Westerwelle and Karzai plus Afghan Foreign Minister Zalmai Rassoul were meeting to "discuss the outline of Afghanistan's expectations in Bonn", Afghan foreign ministry spokesman Janan Mosazai said.

He added that Afghanistan had already presented Germany with a document outlining how it saw its "long-term partnership with the international community and their mutual obligations".

The two sides were also discussing German preparations for the Bonn conference, Mosazai said.

More than 90 delegations from around the world are expected to gather in Bonn next month.

NATO-led combat troops are scheduled to withdraw from Afghanistan by the end of 2014, and the Afghan government is set to take full responsibility for security.

There are currently 140,000 international forces in the country, mostly from the United States.

The Bonn conference is expected to discuss the transition, stalled efforts to reconcile with the Taliban, and regional and international involvement in Afghanistan after 2014.
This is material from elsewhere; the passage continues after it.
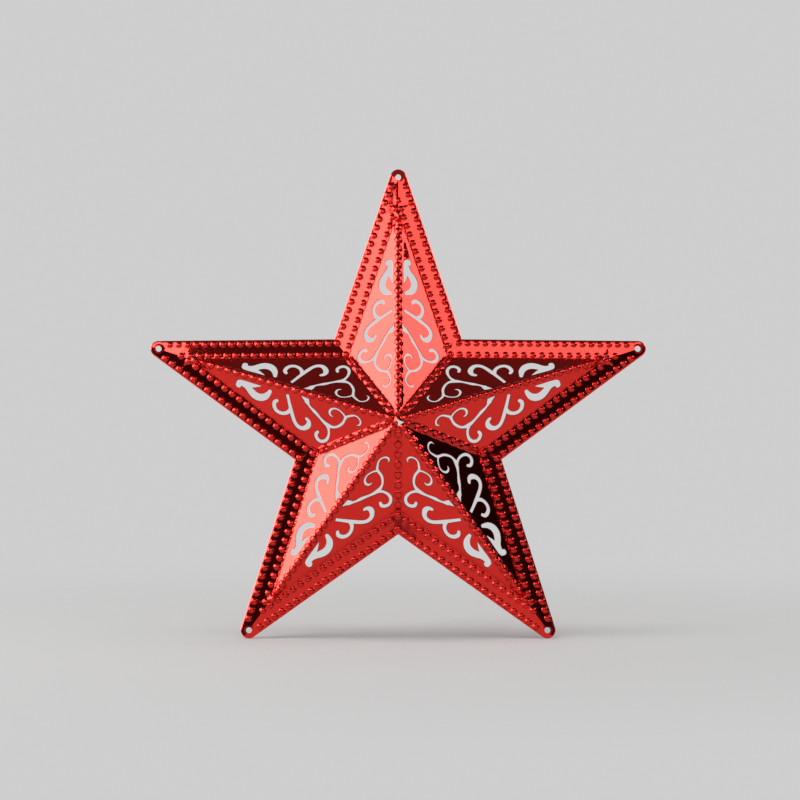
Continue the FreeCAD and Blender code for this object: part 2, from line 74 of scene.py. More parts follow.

Westerwelle also visited Afghanistan's neighbour Pakistan on Friday ahead of the event.

Afghanistan and the United States have often accused elements in Pakistan of supporting the Afghan Taliban as a means of offsetting the growing power of its arch-rival India.

Westerwelle said the signal must come from Bonn that Afghanistan would not be forgotten after 2014 – and that this was in the interests of the current allies with troops there. The country must not revert to being a retreat for terrorist, he said.